We must not define children by the risk factors associated with their skin color. All children deserve the means to keep themselves healthy, to be provided with stable environments, and to have access to high-quality education to achieve their life's potential. The challenges of black children are critical to understand because they convey the urgency of the need for policymakers and communities to help create a new future for children of color. But that future should be built on children's strengths and communities' successes, not disparities. After all, being black is not a risk factor.
CLASP is pleased to have contributed data analysis to this publication.
Aug 02, 2013 | Permalink »
Where Do We Go From Here? Solutions in the Wake of Trayvon Martin & George Zimmerman
I was in Florida visiting my family, less than 100 miles from Sanford, when the verdict was delivered declaring George Zimmerman not guilty. I remember feeling numb, then sick to my stomach. My reaction was intensified by the fact that I was with the African American males who matter the most to me: my husband, a dark-skinned man with a booming voice and larger-than-life personality; my younger brother, a six-foot, one-inch man with an easygoing spirit who works in corporate America by day and the music scene by night; and my eight-year-old son, an inquisitive young man who is one of my life's greatest joys. As I looked at them, hot, angry tears flowed down my cheeks. I shut off my phone and the television. I didn't want to see any news stories, talk to anyone, or read any blog posts or tweets. I just wanted to be alone with my anger and grief. I needed that time and space to process the verdict and its implications.
Later, when I listened to President Obama's response to the verdict, I imagined that he, too, needed that same kind of time. As the leader of a nation, the President is required daily to process situations quickly and decisively, and to make statements about the nation's position and next steps, almost immediately. But this time was different. As an African American man and father, I am sure this case hit home and struck a chord in ways no other policy or issue has during his presidency. President Obama said, "Trayvon Martin could have been my son[...] Trayvon Martin could have been me 35 years ago." One must understand that the killing of Trayvon Martin and the "not guilty" verdict of George Zimmerman hit African Americans like the knockout blow of a heavyweight fighter. African Americans like our President.
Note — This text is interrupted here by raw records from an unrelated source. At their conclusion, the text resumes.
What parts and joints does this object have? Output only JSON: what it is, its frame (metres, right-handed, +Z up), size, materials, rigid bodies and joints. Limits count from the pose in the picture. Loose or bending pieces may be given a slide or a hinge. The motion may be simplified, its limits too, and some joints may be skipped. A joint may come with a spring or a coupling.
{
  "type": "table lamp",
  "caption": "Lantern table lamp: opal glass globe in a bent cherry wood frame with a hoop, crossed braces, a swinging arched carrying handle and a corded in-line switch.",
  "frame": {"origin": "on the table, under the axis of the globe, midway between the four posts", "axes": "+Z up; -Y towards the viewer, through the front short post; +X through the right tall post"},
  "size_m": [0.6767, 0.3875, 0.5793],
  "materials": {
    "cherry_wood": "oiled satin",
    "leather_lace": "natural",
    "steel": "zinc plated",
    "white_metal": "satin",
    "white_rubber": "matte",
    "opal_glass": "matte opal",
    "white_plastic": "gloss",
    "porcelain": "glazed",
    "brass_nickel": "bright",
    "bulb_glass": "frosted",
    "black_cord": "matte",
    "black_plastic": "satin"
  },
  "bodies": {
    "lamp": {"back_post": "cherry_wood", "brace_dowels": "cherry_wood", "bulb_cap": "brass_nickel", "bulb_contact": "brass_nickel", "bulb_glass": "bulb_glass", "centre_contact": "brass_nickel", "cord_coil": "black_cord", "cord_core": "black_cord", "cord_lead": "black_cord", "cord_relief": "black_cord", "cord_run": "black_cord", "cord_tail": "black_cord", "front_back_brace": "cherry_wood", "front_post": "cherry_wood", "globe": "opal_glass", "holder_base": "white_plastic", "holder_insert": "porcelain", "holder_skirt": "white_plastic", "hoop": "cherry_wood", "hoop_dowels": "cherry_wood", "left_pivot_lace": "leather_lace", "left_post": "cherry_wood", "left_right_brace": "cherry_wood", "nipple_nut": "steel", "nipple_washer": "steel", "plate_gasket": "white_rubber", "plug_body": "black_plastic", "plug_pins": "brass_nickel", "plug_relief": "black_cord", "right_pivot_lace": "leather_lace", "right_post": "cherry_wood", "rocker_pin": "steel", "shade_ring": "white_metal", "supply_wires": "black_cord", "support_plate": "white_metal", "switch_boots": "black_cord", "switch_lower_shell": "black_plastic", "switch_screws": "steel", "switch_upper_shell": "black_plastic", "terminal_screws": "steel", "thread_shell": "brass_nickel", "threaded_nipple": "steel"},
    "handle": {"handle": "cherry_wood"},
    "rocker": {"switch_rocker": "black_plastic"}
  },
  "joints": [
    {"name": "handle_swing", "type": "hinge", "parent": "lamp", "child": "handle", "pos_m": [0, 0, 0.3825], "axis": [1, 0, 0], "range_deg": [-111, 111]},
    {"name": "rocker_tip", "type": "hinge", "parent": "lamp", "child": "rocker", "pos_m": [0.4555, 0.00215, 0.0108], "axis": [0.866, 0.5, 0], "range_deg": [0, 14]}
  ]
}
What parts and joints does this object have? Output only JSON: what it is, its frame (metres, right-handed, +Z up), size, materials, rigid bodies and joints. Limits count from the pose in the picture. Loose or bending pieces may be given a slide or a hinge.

President Obama acknowledged some important truths in his speech about the Zimmerman verdict-truths no president has ever stated so plainly. First, America's criminal laws are applied unevenly, resulting in racial disparities in "everything from the death penalty to enforcement of our drug laws." In 2010, the Sentencing Project found that African Americans were incarcerated at a rate 5.6 times higher than that of whites. Research shows that this trend was exacerbated by the "war on drugs" that began in the 1980s. In 2010, Congress passed and President Obama signed the Fair Sentencing Act, which reduced the sentencing disparities for crack versus powder cocaine. This legislation came about, in part, because of research that showed both versions of the drug were essentially the same. Prior to the passage of this law, 80 percent of those sentenced for dealing crack cocaine were African American.
So, where do we go from here?
Jun 28, 2013 | Permalink »
Supreme Court Sends Affirmative Action Case Back to Lower Court
By Kisha Bird
Earlier this week, the U.S. Supreme Court issued its much-awaited decision on the Fisher v. University of Texas at Austin (UT) case. This challenge was brought by a white student, Fisher, who claims she was denied admission to UT due to an admissions policy that considers race. For months, advocates of racial justice and supporters of affirmative action anxiously waited for this decision as it would have major implications for racial preferences in admissions to public colleges and universities, as well as for the broader legacy of affirmative action.
In a seven to one decision, the Court neither rejected nor endorsed the race-based admissions policy at UT and sent the case back to a lower court, citing that not enough scrutiny had been given to the University of Texas' admissions program. With this ruling, the Court upholds previous decisions-including Grutter v. Bollinger-which affirmed the University of Michigan Law School's affirmative action program and held that diversity is a compelling interest for public universities and that race can be used as a factor in admissions.
The Constitutional Law Scholars, in a joint statement, notes that the Court's Fisher decision ultimately determined that "admissions programs that consider race as one of many factors in the context of an individualized consideration of all applicants can clearly pass constitutional review" and that the decision "makes clear that promoting diversity in higher education can justify race-conscious admissions policies when they are carefully designed and consider race only as part of a flexible and individualized review of all applicants." In sending the case back to the lower court, the Supreme Court further clarified how courts must determine if an admission policy passes muster. In a statement issued earlier this week, UT President Bill Powers called the decision encouraging. Vowing to continue to defend the University's admission policy, he expressed confidence that it would satisfy the strict standards prescribed by the court.
Last summer, CLASP joined the Kirwan Institute and a national coalition of black male achievement initiatives (BMI) in urging the Supreme Court to uphold the admissions procedures of the University of Texas. In the BMI amicus brief, we advocated for the Court to examine the low numbers of African American males currently enrolled at select universities, citing that studies of college diversity seldom consider information about both race and gender. Black males are "especially vulnerable to exclusion from postsecondary educational opportunities without every available constitutional tool to include them." It is important to improve post-secondary and college attainment for all African-Americans, but great gender disparities exist. Among U.S. residents, Black females are far more likely to have earned a post-secondary degree-accounting for 68 percent of associate's degrees, 66 percent of bachelor's degrees, 71 percent of master's degrees, and 65 percent of all doctor's degrees awarded to Black students. [i]
Holistic race-conscious admission policies help in allowing young black males to gain access to selective colleges and universities and are a critical tool in helping colleges and universities identify student talent and population groups that have been traditionally excluded from opportunities for higher education advancement. CLASP is encouraged by this ruling and is hopeful that the American university community maintains a commitment to affirmative action policies and ensuring diversity.